There is, after all, a limit to how many surveys – not to mention electoral results – have to actually emerge, before a political party finally gets the message that… how can I put it? These things don’t actually go down too well with the wider electorate, you know...
And yes; I know it’s completely ‘unreasonable’, ‘unfair’, and all that… but somehow, the general population doesn’t seem to actually enjoy watching its country’s name consistently dragged through the muck like that. And if you don’t believe it, coming from me... well, it’s coming from all those surveys, too.
Not that it is the only message, of course: being so unreasonable, it seems the Maltese population also expects its Opposition parties to occasionally come out with a few workable policies of their own… or (even more bizarrely), to lay down some kind of political ‘vision’ with which to entice voters… or, at the very least, to just give them an indication of where the party actually plots itself, on the political spectrum…

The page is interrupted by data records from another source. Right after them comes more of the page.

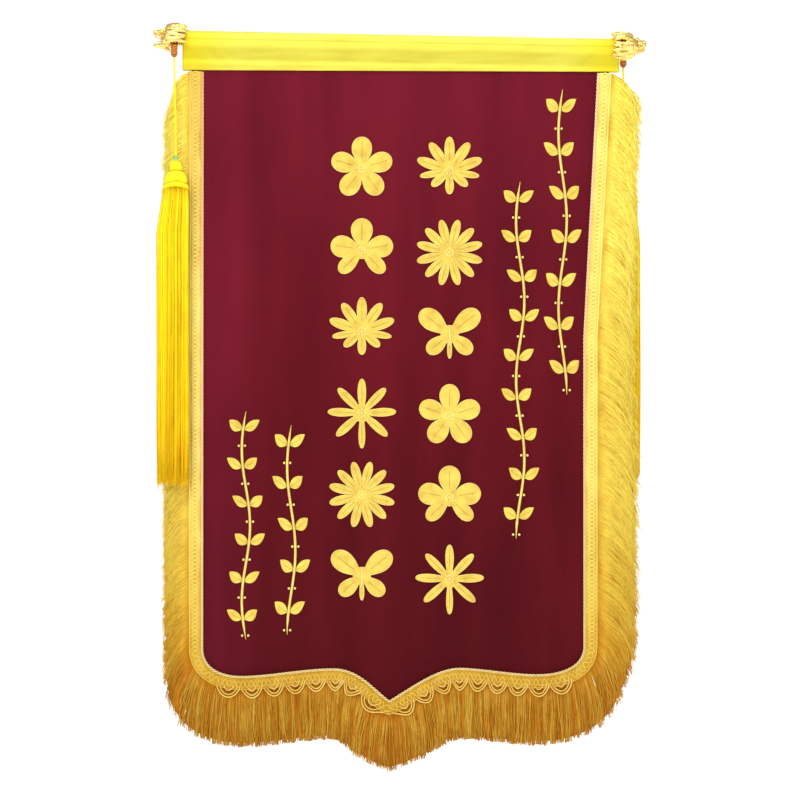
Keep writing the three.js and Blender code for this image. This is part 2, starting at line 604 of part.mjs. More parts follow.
// A motif's outline reaches as far at each angle as the petal that reaches furthest there.
function motif(rows, x, z) {
  const petals = rows.flatMap((row) => Array.from({ length: row.petals }, (_, i) => {
    const share = row.petals === 1 ? 0 : i / (row.petals - 1) - 0.5;
    return { ...row, middle: THREE.MathUtils.degToRad(row.at + row.fan * share) };
  }));
  const outline = Array.from({ length: MOTIF.points }, (_, i) => {
    const angle = (2 * Math.PI * i) / MOTIF.points;
    const reach = petals.map(({ middle, long, half, blunt }) => {
      const off = Math.abs(THREE.MathUtils.euclideanModulo(angle - middle + Math.PI, 2 * Math.PI) - Math.PI);
      const swell = Math.max(0, Math.cos((off / THREE.MathUtils.degToRad(half)) * (Math.PI / 2)));
      return off < THREE.MathUtils.degToRad(half) ? MOTIF.hub + (long - MOTIF.hub) * swell ** blunt : MOTIF.hub;
    });
    const radius = Math.max(...reach);
    return new THREE.Vector2(x + radius * Math.cos(angle), z + radius * Math.sin(angle));
  });
  return laid(outline);
}

// A garland's outline goes down one side of its wavy stem and up the other, out round each leaf.
function garland({ x, top, foot }) {
  const leaves = Math.round((top - foot) / GARLAND.pitch);
  const pitch = (top - foot) / leaves;
  const swayAt = (z) => GARLAND.wave * Math.sin((Math.PI * (z - top)) / (2 * pitch));
  const side = (sign) => Array.from({ length: leaves }, (_, i) => LEAF.map(({ reach, along }) => {
    const z = top - (i + along) * pitch;
    return new THREE.Vector2(x + swayAt(z) + sign * reach * GARLAND.leafLong, z);
  })).flat();
  const tip = new THREE.Vector2(x, top);
  const tail = new THREE.Vector2(x + swayAt(foot), foot);
  return laid([tip, ...side(1), tail, ...side(-1).reverse()]);
}

// The banner

const banner = new THREE.Group();

const rodGroup = new THREE.Group();
rodGroup.rotation.y = ROD.tilt;
const dowel = new THREE.CylinderGeometry(ROD.radius, ROD.radius, 2 * ROD.half, ROD.sides).rotateZ(-Math.PI / 2);
rodGroup.add(piece('rod', solidOf(dowel), rodWood));
const dragon = dragonHead();
const finialLeft = piece('finial_left', dragon, platedGold);
finialLeft.position.x = -COLLAR.start;
finialLeft.rotation.z = Math.PI;
const finialRight = piece('finial_right', dragon, platedGold);
finialRight.position.x = COLLAR.start;
finialRight.rotation.x = (15 * Math.PI) / 36; // a whole number of the rod's facets, crest to the viewer
rodGroup.add(finialLeft, finialRight);
banner.add(rodGroup);

banner.add(piece('velvet_panel', velvetPanel(), velvetCloth));
banner.add(piece('satin_sleeve', satinSleeve(), yellowSatin));
banner.add(piece('gimp_braid', gimpBraid(), goldBraid));
for (const run of FRINGE) banner.add(piece(run.name, fringe(run), goldFringe));

for (const tassel of TASSELS) {
  banner.add(piece('tassel_tie_' + tassel.side, tasselTie(tassel), amberCord));
  banner.add(piece('tassel_cord_' + tassel.side, tasselCord(tassel), yellowSilk));
  banner.add(piece('tassel_bead_' + tassel.side, tasselBead(tassel), jadeGlass));
  banner.add(piece('tassel_' + tassel.side, silkTassel(tassel), yellowSilk));
}

for (const column of COLUMNS) {
  column.motifs.forEach((kind, i) => {
    const name = 'motif_' + column.name + '_' + (i + 1);
    banner.add(piece(name, motif(MOTIFS[kind], column.x, column.top - i * column.pitch), goldCloth));
  });
}
for (const run of GARLANDS) banner.add(piece(run.name, garland(run), goldCloth));

export default banner;
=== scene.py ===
"""Dresses a silk honor banner on its rod: velvet, satin, braid, fringe, tassels and gold motifs.

Sizes are millimetres unless a name says otherwise, and every mesh is scaled to metres as it is
made. X runs across the banner, Z is up and -Y faces the viewer. The origin is the middle of the
rod's axis.
"""

import logging
import math
from collections.abc import Iterable, Sequence
from dataclasses import dataclass, field
from enum import Enum

import bpy
import numpy as np
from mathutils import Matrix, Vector


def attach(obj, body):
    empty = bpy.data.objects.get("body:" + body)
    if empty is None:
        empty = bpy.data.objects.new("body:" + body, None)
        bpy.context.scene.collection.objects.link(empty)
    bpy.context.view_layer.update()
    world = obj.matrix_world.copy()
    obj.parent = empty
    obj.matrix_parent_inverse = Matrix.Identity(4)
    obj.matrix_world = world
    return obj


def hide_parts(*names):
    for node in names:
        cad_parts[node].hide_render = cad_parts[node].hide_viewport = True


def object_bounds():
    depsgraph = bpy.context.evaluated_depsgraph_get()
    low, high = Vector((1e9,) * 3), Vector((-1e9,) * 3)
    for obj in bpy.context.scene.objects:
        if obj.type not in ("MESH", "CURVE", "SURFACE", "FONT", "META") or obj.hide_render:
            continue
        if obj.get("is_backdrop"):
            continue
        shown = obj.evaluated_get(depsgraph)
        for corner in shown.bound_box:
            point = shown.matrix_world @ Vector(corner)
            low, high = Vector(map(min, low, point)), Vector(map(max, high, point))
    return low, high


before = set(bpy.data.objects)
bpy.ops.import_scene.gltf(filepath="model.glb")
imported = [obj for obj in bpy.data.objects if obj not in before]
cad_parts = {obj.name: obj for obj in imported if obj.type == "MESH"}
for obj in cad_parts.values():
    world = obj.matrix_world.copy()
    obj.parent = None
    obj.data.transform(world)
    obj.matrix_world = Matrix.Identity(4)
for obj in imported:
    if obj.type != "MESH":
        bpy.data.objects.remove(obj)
CAD_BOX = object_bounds()

LOG = logging.getLogger("banner")
MM = 0.001
BODY = "root"
UP = (0.0, 0.0, 1.0)
TO_VIEWER = (0.0, -1.0, 0.0)
ALONG_ROD = (1.0, 0.0, 0.0)


class Slot(Enum):
    """The record's material slots."""

    VELVET = "velvet"
    SATIN = "satin"
    BRAID = "braid"
    FRINGE = "fringe_silk"
    TASSEL = "tassel_silk"
    TIE = "tie_cord"
    APPLIQUE = "applique"
    GILT = "gilt"
    BEAD = "bead"
    ROD = "rod_wood"


class Side(Enum):
    """The banner's two sides, as the viewer sees them, with the sign of their X."""

    LEFT = -1
    RIGHT = 1


# Shapes


def linear(shade: str) -> tuple[float, float, float, float]:
    """Turns an sRGB shade into the linear colour that a shader's socket takes.

    Args:
        shade: Six hexadecimal digits.

    Returns:
        Red, green, blue and alpha.
    """
    parts = [int(shade[i : i + 2], 16) / 255 for i in (0, 2, 4)]
    bent = [p / 12.92 if p <= 0.04045 else ((p + 0.055) / 1.055) ** 2.4 for p in parts]
    return (*bent, 1.0)


def unit(vectors: np.ndarray) -> np.ndarray:
    """Scales vectors, held along the last axis, to length one.

    Args:
        vectors: Any array whose last axis holds the vectors.

    Returns:
        The scaled vectors.
    """
    return vectors / np.maximum(np.linalg.norm(vectors, axis=-1, keepdims=True), 1e-9)


def smooth_share(values: np.ndarray) -> np.ndarray:
    """Eases shares from 0 to 1 so that they start and end gently.

    Args:
        values: Shares, clipped to 0 and 1 first.

    Returns:
        The eased shares.
    """
    held = np.clip(values, 0, 1)
    return held * held * (3 - 2 * held)


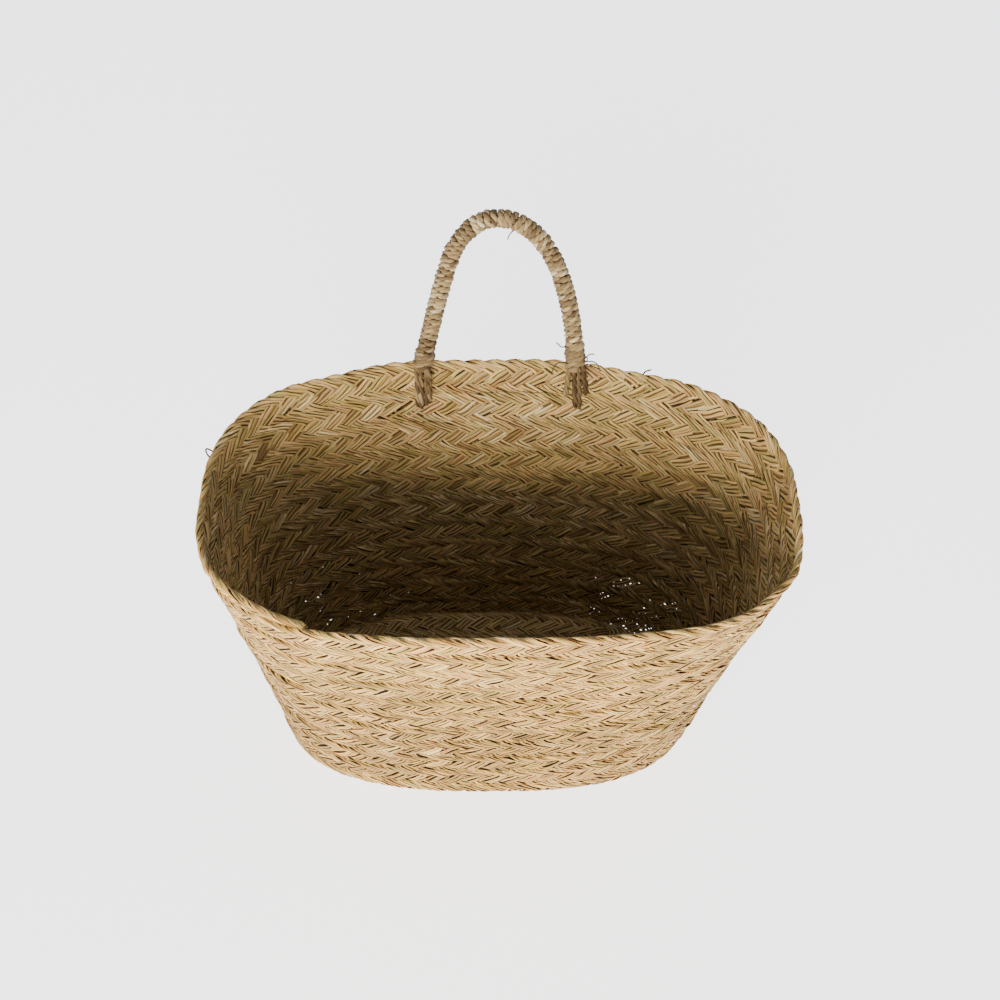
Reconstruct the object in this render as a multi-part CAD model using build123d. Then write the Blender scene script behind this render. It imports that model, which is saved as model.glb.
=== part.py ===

And again: these are not questions coming ‘only from me’, or from a few random political observers here and there. No, they have been repeatedly asked of the Nationalist Party, by all sorts of people – including a few of its own former members, who now apparently even need ‘rehabilitation’ - ever since that fateful 2013 election itself (and arguably, even before).
How can anyone be ‘surprised’, then, when the same old, failed strategy keeps returning the same old, disastrous results? Or when polls and surveys so stubbornly insist on projecting harsh reality back in our faces… when what we really want to see is a reflection of our own, jaundiced perceptions?